Problem to solve:
Return the line containing "Write the build123d", the line containing "soft_gap = 0.3", and every line between them, exactly as they stand. Output nothing else.

## begin Data for processing

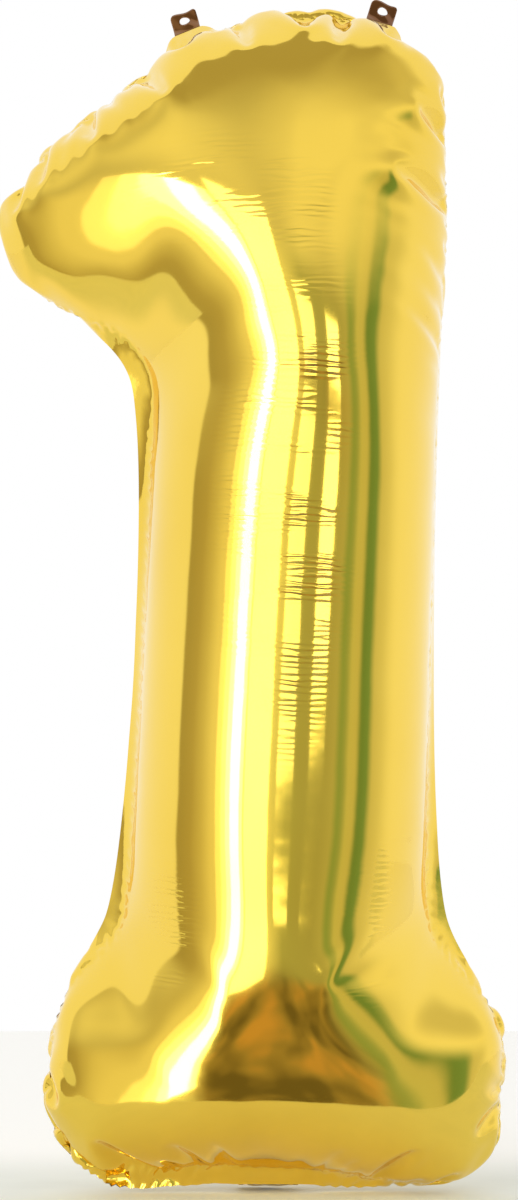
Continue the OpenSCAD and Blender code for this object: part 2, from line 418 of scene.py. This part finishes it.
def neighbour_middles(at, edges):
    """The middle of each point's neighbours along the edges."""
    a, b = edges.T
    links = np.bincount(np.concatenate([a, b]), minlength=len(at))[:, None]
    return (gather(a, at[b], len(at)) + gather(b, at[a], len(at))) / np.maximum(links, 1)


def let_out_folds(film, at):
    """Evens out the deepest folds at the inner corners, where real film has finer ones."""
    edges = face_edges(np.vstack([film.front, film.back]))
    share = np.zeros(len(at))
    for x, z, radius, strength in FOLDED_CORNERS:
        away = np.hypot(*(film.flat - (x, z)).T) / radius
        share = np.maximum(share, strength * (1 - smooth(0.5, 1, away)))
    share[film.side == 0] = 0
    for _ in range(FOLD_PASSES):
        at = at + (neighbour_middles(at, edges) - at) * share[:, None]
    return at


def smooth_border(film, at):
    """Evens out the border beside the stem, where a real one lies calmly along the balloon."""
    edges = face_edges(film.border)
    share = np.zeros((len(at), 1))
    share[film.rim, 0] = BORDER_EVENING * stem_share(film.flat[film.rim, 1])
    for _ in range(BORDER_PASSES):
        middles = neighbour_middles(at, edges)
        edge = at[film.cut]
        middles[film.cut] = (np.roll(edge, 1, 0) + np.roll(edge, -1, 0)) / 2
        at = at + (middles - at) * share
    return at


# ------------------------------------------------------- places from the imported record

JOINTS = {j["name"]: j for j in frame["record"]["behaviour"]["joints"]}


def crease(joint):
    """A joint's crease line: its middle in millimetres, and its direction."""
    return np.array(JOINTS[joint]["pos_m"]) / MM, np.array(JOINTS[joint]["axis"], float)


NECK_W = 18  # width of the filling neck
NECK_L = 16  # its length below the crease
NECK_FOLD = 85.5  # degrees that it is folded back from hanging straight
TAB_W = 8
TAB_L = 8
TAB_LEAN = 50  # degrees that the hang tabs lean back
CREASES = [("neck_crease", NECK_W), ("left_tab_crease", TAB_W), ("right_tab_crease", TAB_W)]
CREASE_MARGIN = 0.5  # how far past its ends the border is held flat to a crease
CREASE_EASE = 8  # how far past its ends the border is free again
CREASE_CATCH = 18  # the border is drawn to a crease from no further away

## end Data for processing
## begin Data for processing

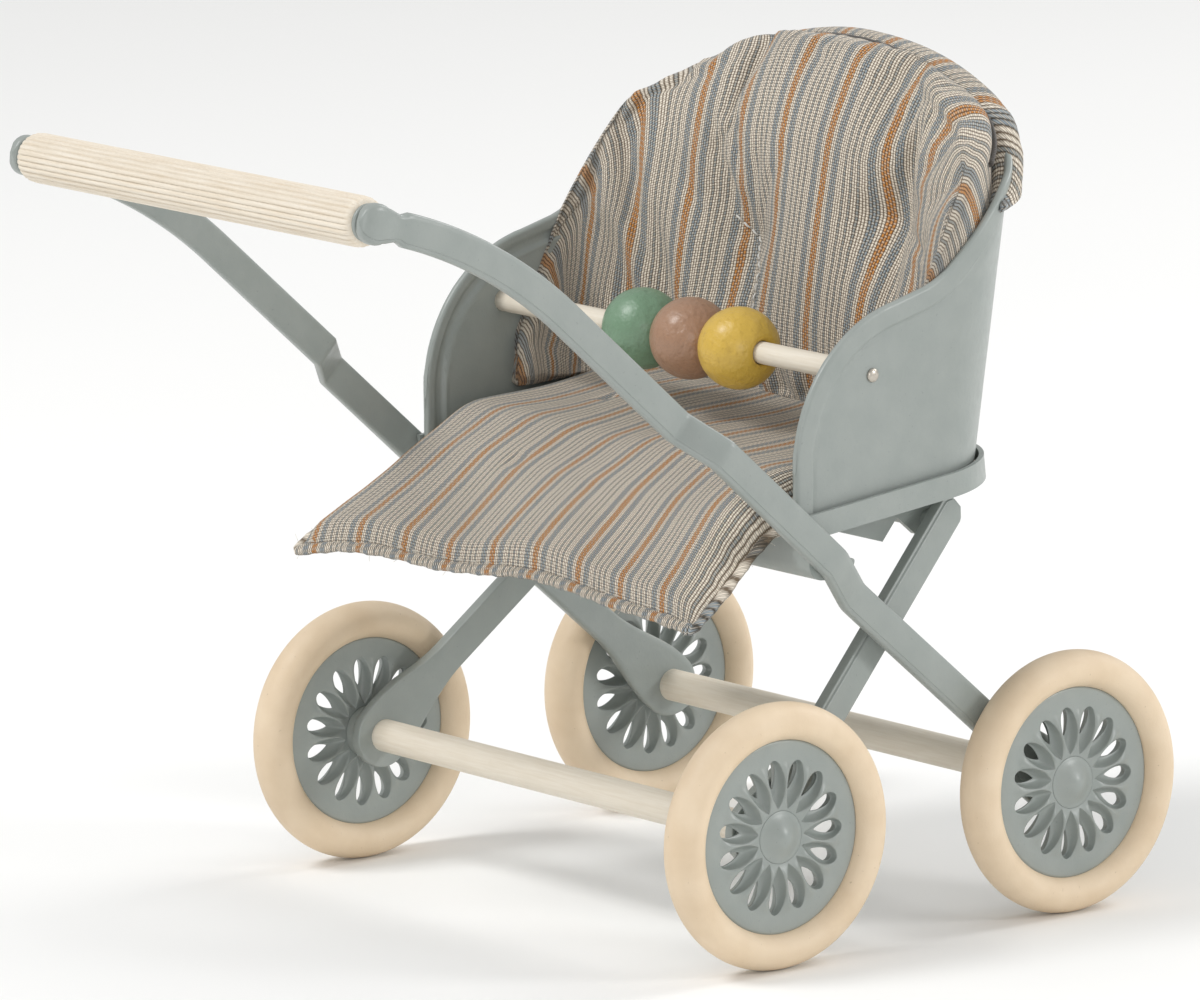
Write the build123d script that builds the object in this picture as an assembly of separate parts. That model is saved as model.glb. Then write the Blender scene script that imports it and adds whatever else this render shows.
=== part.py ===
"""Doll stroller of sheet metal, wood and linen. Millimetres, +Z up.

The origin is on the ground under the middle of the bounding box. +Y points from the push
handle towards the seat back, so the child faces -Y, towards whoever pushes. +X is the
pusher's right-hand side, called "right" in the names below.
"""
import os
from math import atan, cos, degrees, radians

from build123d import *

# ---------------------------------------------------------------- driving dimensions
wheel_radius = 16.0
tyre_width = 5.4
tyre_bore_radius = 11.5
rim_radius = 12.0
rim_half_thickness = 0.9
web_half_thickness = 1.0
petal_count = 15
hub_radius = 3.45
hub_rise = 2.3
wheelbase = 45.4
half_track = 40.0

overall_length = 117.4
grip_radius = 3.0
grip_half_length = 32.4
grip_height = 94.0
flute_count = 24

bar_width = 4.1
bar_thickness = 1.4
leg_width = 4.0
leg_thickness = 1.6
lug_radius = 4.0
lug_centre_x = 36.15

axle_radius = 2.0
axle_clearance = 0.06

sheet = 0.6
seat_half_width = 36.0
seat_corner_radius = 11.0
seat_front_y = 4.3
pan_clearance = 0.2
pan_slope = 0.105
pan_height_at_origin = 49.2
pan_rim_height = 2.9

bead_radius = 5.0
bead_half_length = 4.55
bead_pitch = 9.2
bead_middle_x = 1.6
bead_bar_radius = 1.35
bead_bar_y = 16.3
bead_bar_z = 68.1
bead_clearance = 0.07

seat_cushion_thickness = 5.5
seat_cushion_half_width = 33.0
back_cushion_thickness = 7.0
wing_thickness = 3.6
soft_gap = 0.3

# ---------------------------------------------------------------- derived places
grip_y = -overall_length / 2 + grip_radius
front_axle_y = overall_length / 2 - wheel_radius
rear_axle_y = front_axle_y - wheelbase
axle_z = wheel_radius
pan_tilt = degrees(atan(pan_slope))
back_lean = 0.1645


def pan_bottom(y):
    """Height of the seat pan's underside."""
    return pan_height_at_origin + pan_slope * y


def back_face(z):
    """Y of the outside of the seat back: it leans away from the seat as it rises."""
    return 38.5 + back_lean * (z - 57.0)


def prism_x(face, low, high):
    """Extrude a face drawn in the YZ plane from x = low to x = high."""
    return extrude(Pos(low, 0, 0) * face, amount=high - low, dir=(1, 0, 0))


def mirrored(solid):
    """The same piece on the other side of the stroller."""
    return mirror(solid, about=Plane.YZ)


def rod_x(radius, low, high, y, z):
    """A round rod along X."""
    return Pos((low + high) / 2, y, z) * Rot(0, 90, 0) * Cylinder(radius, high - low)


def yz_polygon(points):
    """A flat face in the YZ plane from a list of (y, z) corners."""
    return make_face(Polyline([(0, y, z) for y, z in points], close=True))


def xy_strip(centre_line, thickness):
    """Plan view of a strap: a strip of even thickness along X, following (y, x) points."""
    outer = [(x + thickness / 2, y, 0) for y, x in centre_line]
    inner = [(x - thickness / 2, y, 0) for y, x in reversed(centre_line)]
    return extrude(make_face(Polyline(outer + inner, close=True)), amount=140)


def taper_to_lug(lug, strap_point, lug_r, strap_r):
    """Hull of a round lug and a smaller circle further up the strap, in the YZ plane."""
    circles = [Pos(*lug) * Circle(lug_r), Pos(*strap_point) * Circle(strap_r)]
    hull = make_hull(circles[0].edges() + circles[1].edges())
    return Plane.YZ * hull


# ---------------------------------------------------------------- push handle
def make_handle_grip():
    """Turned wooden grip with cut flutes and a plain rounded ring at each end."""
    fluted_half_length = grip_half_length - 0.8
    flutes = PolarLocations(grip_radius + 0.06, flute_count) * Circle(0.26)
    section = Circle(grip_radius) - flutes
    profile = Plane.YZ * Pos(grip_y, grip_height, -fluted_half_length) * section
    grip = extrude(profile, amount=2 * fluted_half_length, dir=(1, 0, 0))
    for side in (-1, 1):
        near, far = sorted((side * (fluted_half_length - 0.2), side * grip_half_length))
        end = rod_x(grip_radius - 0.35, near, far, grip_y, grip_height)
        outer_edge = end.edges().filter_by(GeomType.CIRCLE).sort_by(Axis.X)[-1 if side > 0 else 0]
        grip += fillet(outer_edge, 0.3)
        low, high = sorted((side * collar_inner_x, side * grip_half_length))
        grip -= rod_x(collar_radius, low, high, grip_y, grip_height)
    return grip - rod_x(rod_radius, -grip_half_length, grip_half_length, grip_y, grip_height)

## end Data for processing
## begin Data for processing

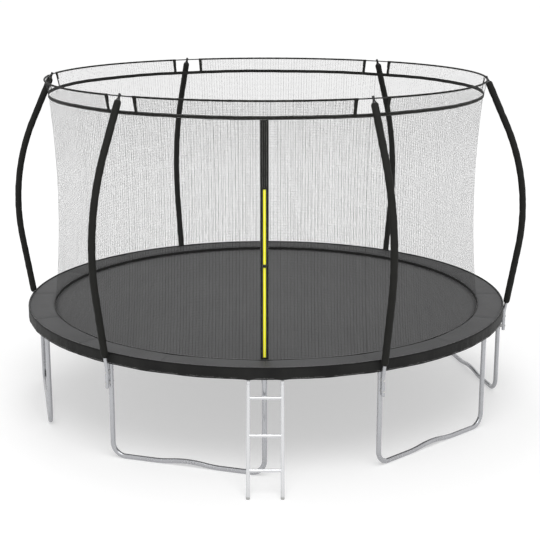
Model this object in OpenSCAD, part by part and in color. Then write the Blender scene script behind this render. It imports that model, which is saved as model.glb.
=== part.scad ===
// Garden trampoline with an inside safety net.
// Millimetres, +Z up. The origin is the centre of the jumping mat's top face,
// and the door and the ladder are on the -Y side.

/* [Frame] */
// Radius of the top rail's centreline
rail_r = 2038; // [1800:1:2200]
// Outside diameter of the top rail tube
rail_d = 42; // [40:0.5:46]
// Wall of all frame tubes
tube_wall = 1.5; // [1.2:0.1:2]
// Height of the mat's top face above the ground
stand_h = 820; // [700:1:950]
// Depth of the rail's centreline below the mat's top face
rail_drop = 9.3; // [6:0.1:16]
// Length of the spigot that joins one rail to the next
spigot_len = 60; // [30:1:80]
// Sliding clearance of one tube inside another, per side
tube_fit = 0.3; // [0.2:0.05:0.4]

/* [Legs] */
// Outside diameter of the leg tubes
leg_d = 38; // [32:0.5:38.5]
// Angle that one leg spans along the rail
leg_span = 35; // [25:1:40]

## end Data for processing

Output for this task:
Write the build123d script that builds the object in this picture as an assembly of separate parts. That model is saved as model.glb. Then write the Blender scene script that imports it and adds whatever else this render shows.
=== part.py ===
"""Doll stroller of sheet metal, wood and linen. Millimetres, +Z up.

The origin is on the ground under the middle of the bounding box. +Y points from the push
handle towards the seat back, so the child faces -Y, towards whoever pushes. +X is the
pusher's right-hand side, called "right" in the names below.
"""
import os
from math import atan, cos, degrees, radians

from build123d import *

# ---------------------------------------------------------------- driving dimensions
wheel_radius = 16.0
tyre_width = 5.4
tyre_bore_radius = 11.5
rim_radius = 12.0
rim_half_thickness = 0.9
web_half_thickness = 1.0
petal_count = 15
hub_radius = 3.45
hub_rise = 2.3
wheelbase = 45.4
half_track = 40.0

overall_length = 117.4
grip_radius = 3.0
grip_half_length = 32.4
grip_height = 94.0
flute_count = 24

bar_width = 4.1
bar_thickness = 1.4
leg_width = 4.0
leg_thickness = 1.6
lug_radius = 4.0
lug_centre_x = 36.15

axle_radius = 2.0
axle_clearance = 0.06

sheet = 0.6
seat_half_width = 36.0
seat_corner_radius = 11.0
seat_front_y = 4.3
pan_clearance = 0.2
pan_slope = 0.105
pan_height_at_origin = 49.2
pan_rim_height = 2.9

bead_radius = 5.0
bead_half_length = 4.55
bead_pitch = 9.2
bead_middle_x = 1.6
bead_bar_radius = 1.35
bead_bar_y = 16.3
bead_bar_z = 68.1
bead_clearance = 0.07

seat_cushion_thickness = 5.5
seat_cushion_half_width = 33.0
back_cushion_thickness = 7.0
wing_thickness = 3.6
soft_gap = 0.3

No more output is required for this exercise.